Directive:
Output the lines that follow exactly as they are.

Data segment:
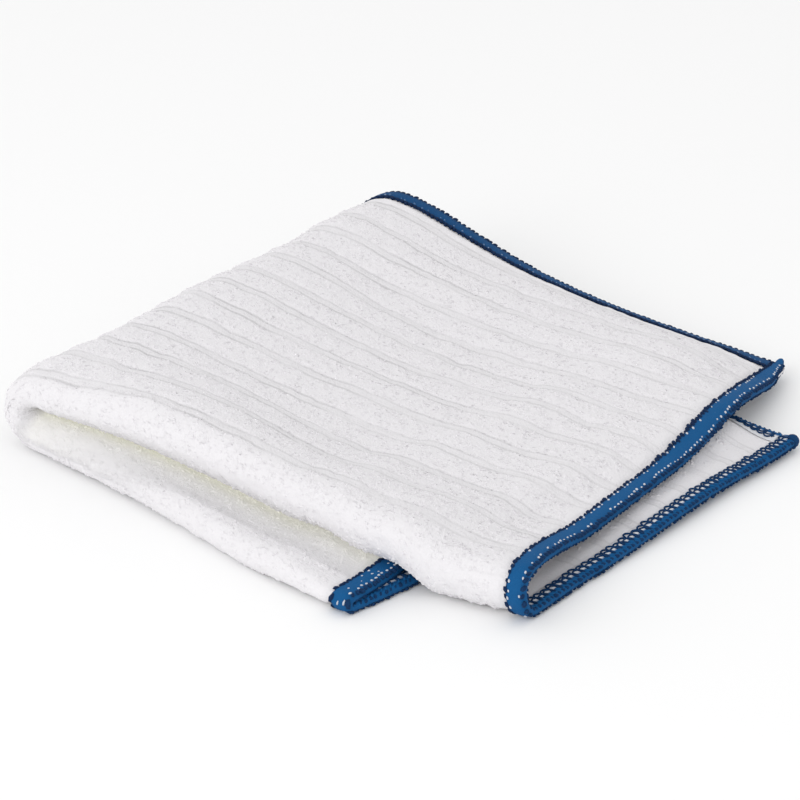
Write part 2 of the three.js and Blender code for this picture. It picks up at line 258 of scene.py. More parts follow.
def front_fold(s, t):
    """The first fold: a half circle round the slanted front line, and two layers behind it."""
    ds = s - ALONG
    dt = t - FRONT_AT
    x = ds * cos_front - dt * sin_front
    q = ds * sin_front + dt * cos_front
    fold = half_space(x, 0.0)[0]
    bending = np.abs(q) < RIGHT_ANGLE * fold
    angle = np.clip(q / fold, -RIGHT_ANGLE, RIGHT_ANGLE)
    v = np.where(bending, fold * (1 - np.cos(angle)), np.abs(q) - BEND_ALLOWANCE * fold)
    space = half_space(x, v)[1]
    w = np.where(bending, fold * np.sin(angle), np.sign(q) * space)
    swell = sum(row["depth"] * np.exp(-(((x - row["x"]) / row["width"]) ** 2)) for row in FRONT_SWELLS)
    moved = x + smooth((x + HEM_CURVE_REACH) / HEM_CURVE_REACH) * hem_curve(q)
    moved = moved - PRESSED["drawn"] * smooth((-x - LEFT_AT - 40.0) / 80.0)
    corner = smooth((x + UNDER_CORNER["reach"]) / UNDER_CORNER["reach"])
    corner = corner * smooth((-q - UNDER_CORNER["from"]) / UNDER_CORNER["length"])
    moved = moved + UNDER_CORNER["out"] * corner
    y = v - swell * (1 - smooth(v / SWELL_REACH)) + back_pull(x, v) - UNDER_CORNER["forward"] * corner
    return {"x": moved, "q": q, "v": v, "w": w, "space": space, "bending": bending, "fold": fold, "y": y}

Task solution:
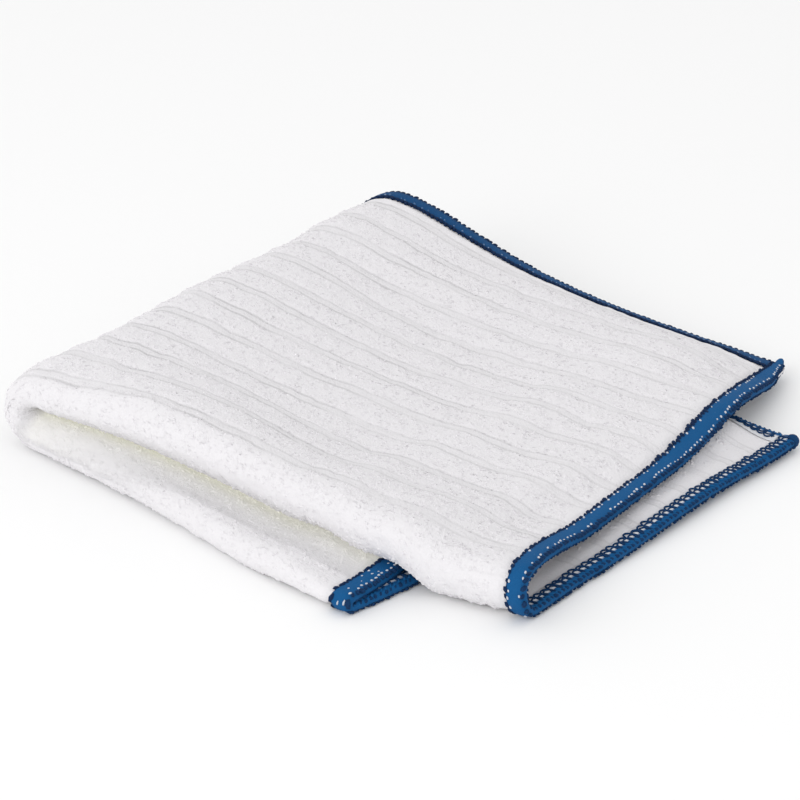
Write part 2 of the three.js and Blender code for this picture. It picks up at line 258 of scene.py. More parts follow.
def front_fold(s, t):
    """The first fold: a half circle round the slanted front line, and two layers behind it."""
    ds = s - ALONG
    dt = t - FRONT_AT
    x = ds * cos_front - dt * sin_front
    q = ds * sin_front + dt * cos_front
    fold = half_space(x, 0.0)[0]
    bending = np.abs(q) < RIGHT_ANGLE * fold
    angle = np.clip(q / fold, -RIGHT_ANGLE, RIGHT_ANGLE)
    v = np.where(bending, fold * (1 - np.cos(angle)), np.abs(q) - BEND_ALLOWANCE * fold)
    space = half_space(x, v)[1]
    w = np.where(bending, fold * np.sin(angle), np.sign(q) * space)
    swell = sum(row["depth"] * np.exp(-(((x - row["x"]) / row["width"]) ** 2)) for row in FRONT_SWELLS)
    moved = x + smooth((x + HEM_CURVE_REACH) / HEM_CURVE_REACH) * hem_curve(q)
    moved = moved - PRESSED["drawn"] * smooth((-x - LEFT_AT - 40.0) / 80.0)
    corner = smooth((x + UNDER_CORNER["reach"]) / UNDER_CORNER["reach"])
    corner = corner * smooth((-q - UNDER_CORNER["from"]) / UNDER_CORNER["length"])
    moved = moved + UNDER_CORNER["out"] * corner
    y = v - swell * (1 - smooth(v / SWELL_REACH)) + back_pull(x, v) - UNDER_CORNER["forward"] * corner
    return {"x": moved, "q": q, "v": v, "w": w, "space": space, "bending": bending, "fold": fold, "y": y}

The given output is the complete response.